珍しいキノコ舞踊団 『あなたの寝顔をなでてみる。』

2007-07-12 | ダンスとか
吉祥寺シアター。
ほとんど何の仕掛けもない舞台空間でダンサーの体をシンプルに見せる感じの新作。確かプレスリリースに「人間」ではなく「人間と動物に共通しているもの」に焦点をあてるとか書かれていたので(「寝顔」=無意識に触れる、というのはそういうことらしい)期待していたのだが、キノコからここまで削ぎ落としてしまうと全くもって人畜無害というか、何をどう見ていいのかわからなくなる。

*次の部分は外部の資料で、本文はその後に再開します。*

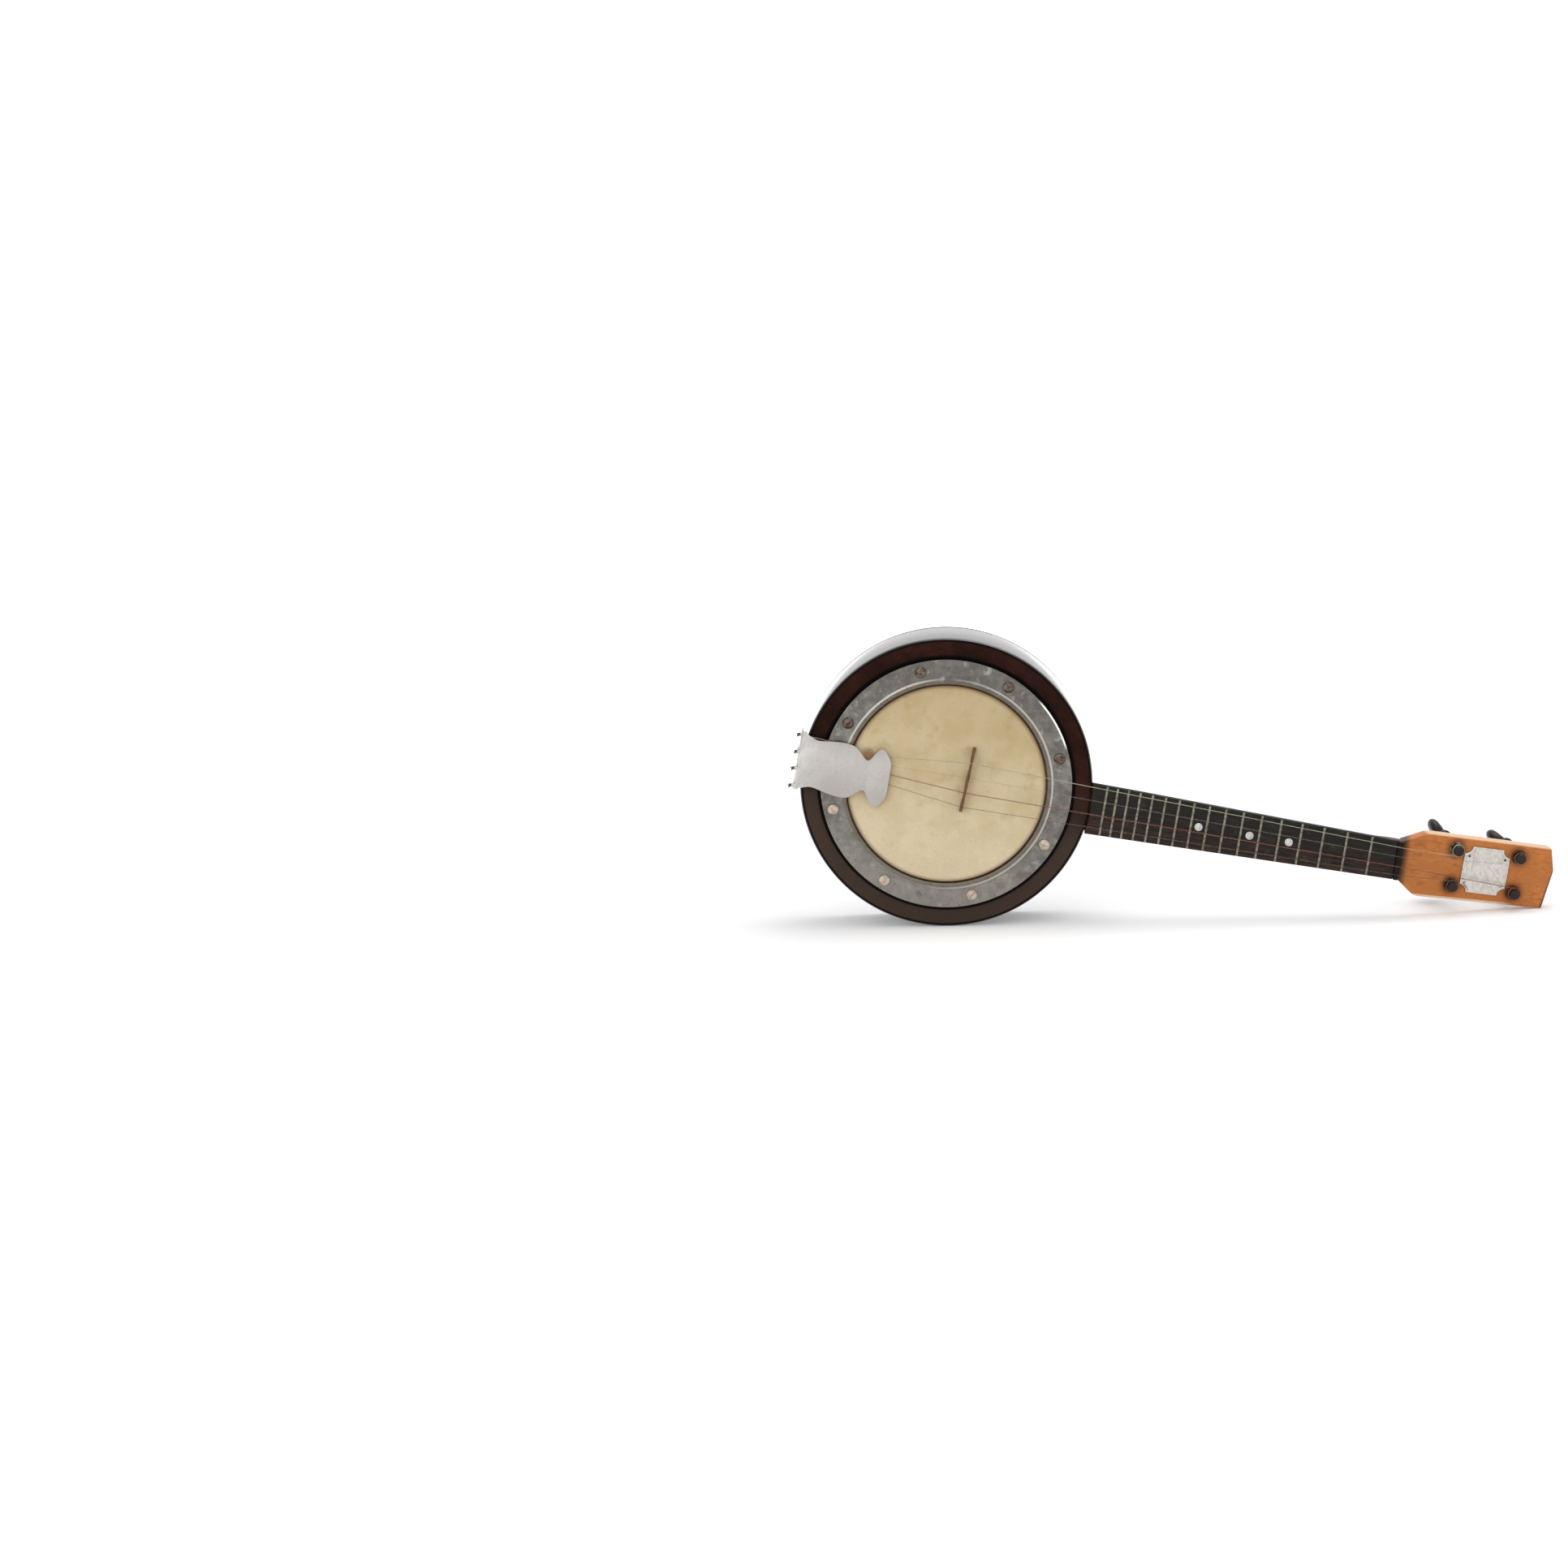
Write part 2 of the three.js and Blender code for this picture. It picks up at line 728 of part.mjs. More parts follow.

ちょっといつもと違うかなと思ったのは、あからさまに正面向きにショーダンス的なことをやるところだが、グループでいつもやっている「ナチュラル」の直接的な反動で、あまり展開が感じられない。ただ、デュオで、どうでもいい会話をしながら複雑な踊りを見せていく場面が面白かった。「喋りながら踊る」というアイディア自体は珍しくないように思えるが、舞踏系でよくやられるように、言葉と動きの両立不可能性(息切れ、言い間違いなど)を見せるのではなくて、両者の完全な平行、解離をかなり高いレヴェルで実現している。とりわけ喋っている内容があからさまな雑談で(この日は吉祥寺の有名なメンチカツの話題など)、なおかつ、リフトやアクロバティックな動きを含む振付にも息が乱れないので、いかにも退屈なルーティンワークを当たり前にこなしながら世間話に気を取られているかのような見かけがとても奇妙に見えた。ジャドソンで、喋りながら踊るということがやられた時も、きっとこんな感じだったのではと思った。容易くやっているように見えて、しかもその容易そうな見かけが実は相当な技術的裏付けを伴っているというアイロニーが、直感的に伝わる。こういう高精度のパフォーマンスはキノコの面目躍如たるところだと思うのだが、作品全体としてはあまりにも「毒」が薄すぎて、「かわいかった」とか「ハッピーになれる」とかで済まされてしまうだろう。歯痒い。